* _THE PROBLEM_:
Copy only this range: the line with "hide_parts(*replaced)" through the final line of the material, inclusive at both ends.

* _DATA SECTION_:

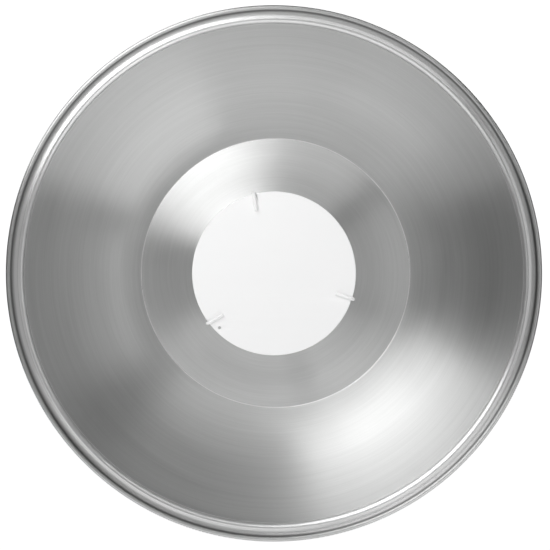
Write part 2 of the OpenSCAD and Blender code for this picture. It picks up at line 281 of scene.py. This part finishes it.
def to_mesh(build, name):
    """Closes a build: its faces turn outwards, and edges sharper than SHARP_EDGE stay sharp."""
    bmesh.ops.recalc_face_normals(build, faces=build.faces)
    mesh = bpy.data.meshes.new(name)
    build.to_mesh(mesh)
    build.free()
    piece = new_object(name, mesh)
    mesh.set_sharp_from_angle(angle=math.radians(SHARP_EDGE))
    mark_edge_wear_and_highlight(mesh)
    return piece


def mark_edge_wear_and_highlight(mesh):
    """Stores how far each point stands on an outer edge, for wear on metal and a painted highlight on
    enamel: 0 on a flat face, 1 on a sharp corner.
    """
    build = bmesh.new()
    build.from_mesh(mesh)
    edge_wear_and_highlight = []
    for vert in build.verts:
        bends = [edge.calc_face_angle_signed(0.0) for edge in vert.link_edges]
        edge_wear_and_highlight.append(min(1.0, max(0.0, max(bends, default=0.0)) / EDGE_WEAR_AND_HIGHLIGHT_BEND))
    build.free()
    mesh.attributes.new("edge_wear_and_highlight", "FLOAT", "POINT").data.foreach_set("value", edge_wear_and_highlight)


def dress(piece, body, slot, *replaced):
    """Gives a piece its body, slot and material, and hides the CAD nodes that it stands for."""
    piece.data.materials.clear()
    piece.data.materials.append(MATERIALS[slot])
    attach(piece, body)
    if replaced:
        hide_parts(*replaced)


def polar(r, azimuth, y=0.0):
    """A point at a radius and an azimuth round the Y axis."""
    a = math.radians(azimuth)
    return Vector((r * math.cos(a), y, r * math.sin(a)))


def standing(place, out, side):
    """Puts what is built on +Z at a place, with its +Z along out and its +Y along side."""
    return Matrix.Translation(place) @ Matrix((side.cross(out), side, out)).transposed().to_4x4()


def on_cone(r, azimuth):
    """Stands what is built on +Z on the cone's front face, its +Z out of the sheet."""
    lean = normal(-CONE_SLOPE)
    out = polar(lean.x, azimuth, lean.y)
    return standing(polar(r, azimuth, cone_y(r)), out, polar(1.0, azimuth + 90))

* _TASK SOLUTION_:
        hide_parts(*replaced)


def polar(r, azimuth, y=0.0):
    """A point at a radius and an azimuth round the Y axis."""
    a = math.radians(azimuth)
    return Vector((r * math.cos(a), y, r * math.sin(a)))


def standing(place, out, side):
    """Puts what is built on +Z at a place, with its +Z along out and its +Y along side."""
    return Matrix.Translation(place) @ Matrix((side.cross(out), side, out)).transposed().to_4x4()


def on_cone(r, azimuth):
    """Stands what is built on +Z on the cone's front face, its +Z out of the sheet."""
    lean = normal(-CONE_SLOPE)
    out = polar(lean.x, azimuth, lean.y)
    return standing(polar(r, azimuth, cone_y(r)), out, polar(1.0, azimuth + 90))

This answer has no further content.